According to the US National Science Foundation (NSF) report on Science & Engineering Indicators 2016, Korea has undergone the most rapid expansion with regard to the number of researchers. Between 2000 and 2006, the number doubled and has been growing since. It also employs the highest number of researchers, which is considered an indicator of national competitiveness. The research output of Korea has also increased significantly: the number of publications in international journals has increased from 33,000 in 2009 to 40,000 in 2012. The average citation rate for Korean publications is 0.89, while the OECD average is 1.08. Most of Korean academic papers belong to the fields of engineering, physics, chemistry and life sciences. Apart from this, Korea is deemed to be a major international partner for collaboration in the future. As per the UNESCO report, the USA remains Korea’s main collaborator, followed by Japan and China. Korean researchers have collaborated in international projects and the government has invested in international projects such as in building the International Thermonuclear Experimental Reactor in France. On the downside, there is gender misrepresentation as women are in minority (only 1 in 6 in 2008 researchers was a woman) and they also get paid less than their male counterparts with a gap of 39%, which is the widest among all OECD countries.
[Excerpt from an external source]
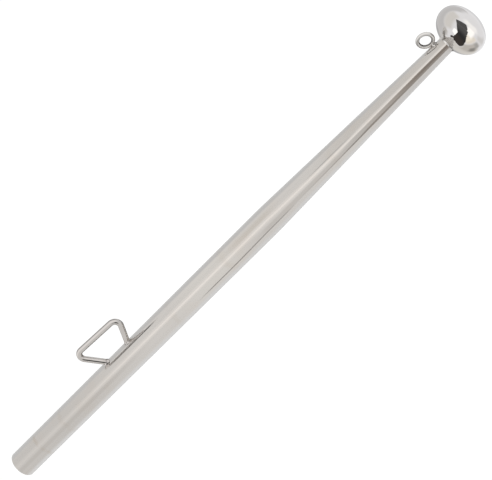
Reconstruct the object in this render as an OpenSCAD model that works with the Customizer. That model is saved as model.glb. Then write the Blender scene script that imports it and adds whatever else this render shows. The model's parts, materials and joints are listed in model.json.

Patents and technology trade in Korea

Innovation is one of the primary factors underlying Korea’s remarkable economic growth. According to Switzerland-based Institute of Management Development, the country ranked 6th for scientific competitiveness and 8th for technological competitiveness. Even the Bloomberg Global Innovation Index placed Korea at the top of all nations – ahead of Germany, Sweden, Japan, and Switzerland – based on analyzing a group of indicators such as research & development capability, productivity, tech density and patent activity. Korea has been competing with other emerging economies with regard to registering patents. The number of domestic patents registered increased to more than double between 2009 and 2013 from 56,732 to 127,330. Apart from this, Korea ranked third for the number of patents registered in the USA; and also reported a rise in the number of triadic patent families i.e. a series of corresponding patents with patent offices in Europe, Japan, and the USA. All this has resulted in improving the volume of technology trade (from US$ 8.2 billion in 2008 to US$ 16.4 billion in 2012) as well as the ratio of technology exports to technology imports (from 0.45 in 2008 to 0.48 in 2012).

Becoming a global economic leader

Although Korea has made a mark in industrial growth, it continues to face stiff competition from China and Japan; and due to the move toward green growth, the exports from Korea are facing a setback. To counter this, the Korean government would need to take steps to design an efficient financial infrastructure to boost the country’s exports and minimize the imports. This entails empowering the small and medium companies, which are the backbone of Korean economy. In addition, to bring scientific advancement at par with the industrial advancement, it would need to raise its R&D investment. By taking steps in the right direction, Korea has the potential of becoming a global leader in innovation and research.